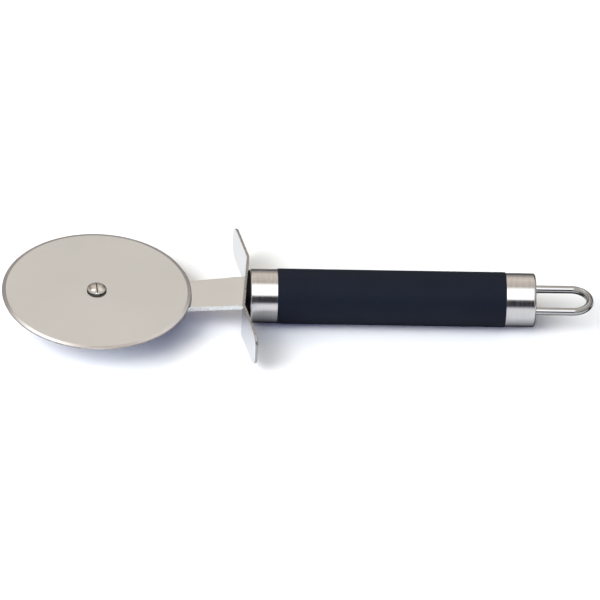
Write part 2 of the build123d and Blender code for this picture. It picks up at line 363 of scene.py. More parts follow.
def vector_step(tree, operation, links, inputs=()):
    """A vector maths node, with its (node, output) inputs and its constant ones."""
    return add_node(tree, "ShaderNodeVectorMath", inputs, links, operation=operation)


def join(tree, source, output, target, socket):
    """Links one node's output to another's input."""
    tree.links.new(source.outputs[output], target.inputs[socket])


def start_material(name, metal, roughness, specular=0.5):
    """A material with only its shader. Returns it with its tree and shader node."""
    material = bpy.data.materials.new(name)
    material.use_nodes = True
    tree = material.node_tree
    shader = tree.nodes["Principled BSDF"]
    shader.inputs["Metallic"].default_value = metal
    shader.inputs["Roughness"].default_value = roughness
    shader.inputs["Specular IOR Level"].default_value = specular
    return material, tree, shader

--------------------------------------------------

■ **TO BE DONE**: Extract each line of the listing above, copying it word for word.

■ **COMPLETED TASK**:
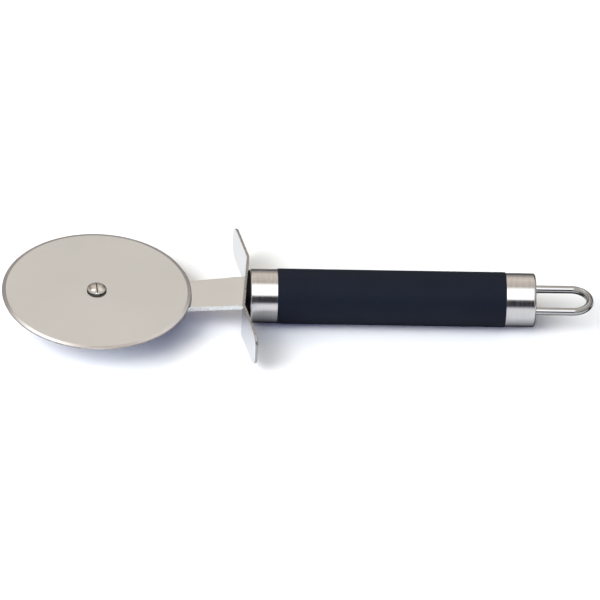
Write part 2 of the build123d and Blender code for this picture. It picks up at line 363 of scene.py. More parts follow.
def vector_step(tree, operation, links, inputs=()):
    """A vector maths node, with its (node, output) inputs and its constant ones."""
    return add_node(tree, "ShaderNodeVectorMath", inputs, links, operation=operation)


def join(tree, source, output, target, socket):
    """Links one node's output to another's input."""
    tree.links.new(source.outputs[output], target.inputs[socket])


def start_material(name, metal, roughness, specular=0.5):
    """A material with only its shader. Returns it with its tree and shader node."""
    material = bpy.data.materials.new(name)
    material.use_nodes = True
    tree = material.node_tree
    shader = tree.nodes["Principled BSDF"]
    shader.inputs["Metallic"].default_value = metal
    shader.inputs["Roughness"].default_value = roughness
    shader.inputs["Specular IOR Level"].default_value = specular
    return material, tree, shader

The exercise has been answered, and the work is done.